Everything starts Friday night. But the key to everything the Cubs plan to do this month could come down to how they finish.

That’s why the hardest-throwing pitcher in the game, Aroldis Chapman, is on the Cubs’ roster. That’s why lights-out closer Hector Rondon was bumped to a setup role. And that new-look, deeper bullpen is a big reason why the Cubs are every sports book’s favorites to win the World Series.

Certainly, for now, it’s also the biggest on-paper disparity that jumps off the page separating the Cubs from the October-tested Giants in the five-game National League Division Series that opens at 8:15 p.m. Friday at Wrigley Field.

The Cubs got within four wins of the World Series a year ago with a bullpen of young guys and castoffs.

This year they look more like the Kansas City Royals’ playoff prototype than the Royals’ own power bullpens from the last two World Series.

With Chapman – whose fastball has reached 105 mph this season – the Cubs open the postseason with a bullpen that can send a parade of 95-plus-mph pitchers into a game.

Two of them were a pair of the best-performing closers in the game (before 97-mph fastball-slider pitcher Rondon moved to the eighth inning).

One of them, Carl Edwards Jr., is a rookie who joins Pedro Strop and Justin Grimm in a powerful middle-setup crew.

“It just shortens the game for the other team, and they know that they only have so much time,” said Cubs second baseman Ben Zobrist, who watched the model work up close as a member of the Royals’ championship team last year.

“They know they only have so much time before the game is over in their minds, mentally. If we have the lead going into the sixth, or seventh inning, they’re in trouble, because they’re going to have to face some of the best relievers in the game the last few innings.”

With three championships in the last six years, the Giants aren’t bowing to mind games just yet.
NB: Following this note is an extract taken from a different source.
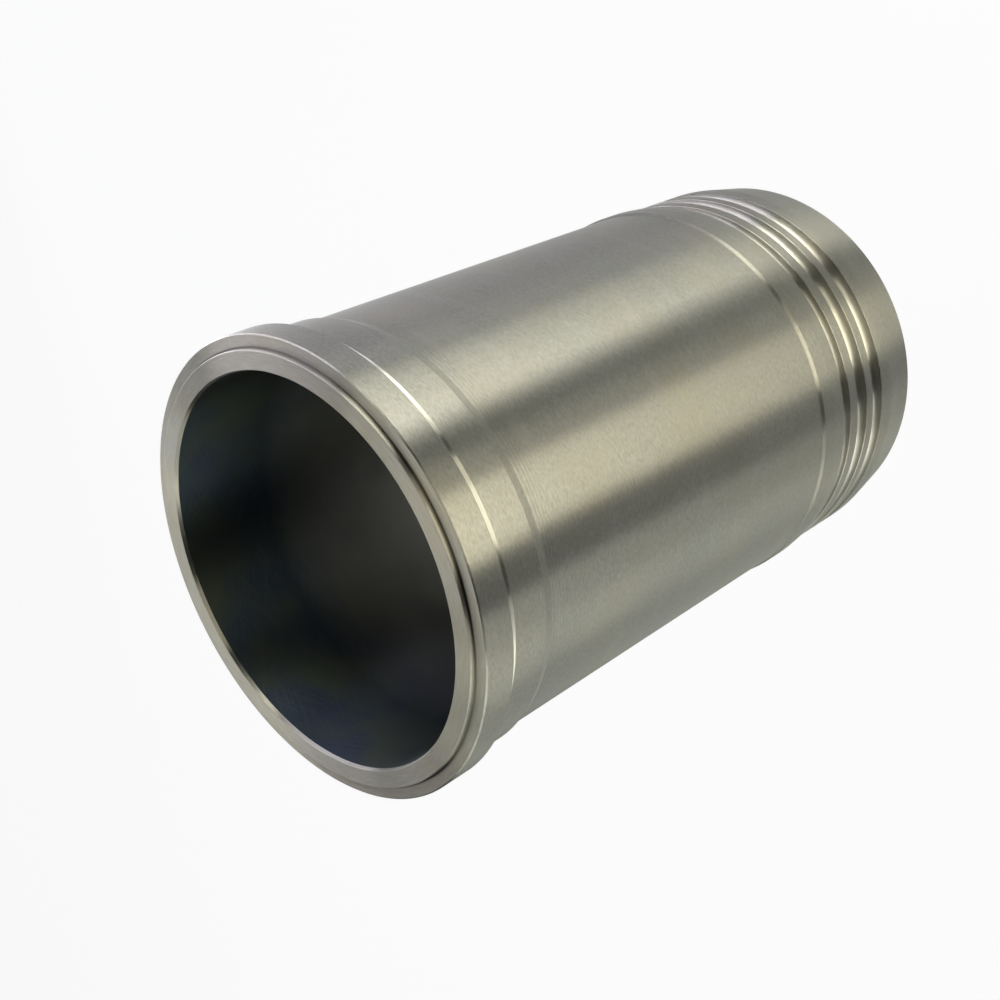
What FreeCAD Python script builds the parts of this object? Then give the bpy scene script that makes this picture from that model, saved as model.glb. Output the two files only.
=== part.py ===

In fact, they’re the reasons the Royals don’t have back-to-back titles, having defeated Kansas City and its vaunted bullpen in the World Series two years ago.

On the other hand, the Giants have struggled to close games this season, especially during a miserable second half – leading the majors with 30 blown saves, including and MLB-high nine by since-demoted closer Santiago Casilla.

“It’s going to play a big part in every series,” Giants manager Bruce Bochy said of postseason bullpen work. “It’s kind of nice last night [in the wild-card game] it didn’t play a part in it, but these starters aren’t going to go nine every game. And you have to have your guys down there that you believe in, which we do.

“I think our bullpen has really settled down and done a much better job here recently,” said Bochy, who has returned former closer Sergio Romo to the ninth-inning role.

But it is Chapman who was acquired as a midseason mercenary to be the back-end difference in October.

The Cubs’ front office was more aggressive at the trade deadline than it had been in the regime’s four previous seasons combined, giving up the organization’s top prospect (shortstop Gleyber Torres) and choosing to deal with the heat of domestic-violence allegations in Chapman’s past in order to acquire the one piece of a championship puzzle that might have been missing.

“If not now, when?” team president Theo Epstein said of the baseball decision at the time.

First baseman Anthony Rizzo after the trade: “We’re making a statement here.”

They also kept Chapman from becoming a ninth-inning force against them in the playoffs – a pitcher the Giants briefly pursued as well.

“It was as different trade season for us because we were in first place; we felt like we had a really good chance to win the division,” general manager Jed Hoyer said. “I think it’s been shown [in postseason history], the Giantrs had those three playoff teams and those were great bullpens with [Javy] Lopez, and Romo and [Brian] Wilson and Casilla.

“And obviously the Royals the last two years with their bullpens.”

Since the July 25 trade from the Yankees, Chapman has the league’s best ERA (1.01) among pitchers with at least 20 innings, and he has 16 saves in 18 chances.

“We were certainly mindful of the postseason when we made that move,” team president Theo Epstein said.

“Your closer pitches to a much greater percentage of the hitters in the postseason than he does in the regular season because with the off days he can pitch every game, you’re more likely to use him for more than just three outs, and it’s the end of the year, and it’s the end of the year and everything’s on the line so you put the ball in the hands of your best pitcher.”

Not to mention what his addition does, in theory, for lengthening the depth and quality of the late-inning power crew.

“He takes our bullpen to that next level,” Zobrist said, “where the game is at least an inning shorter.”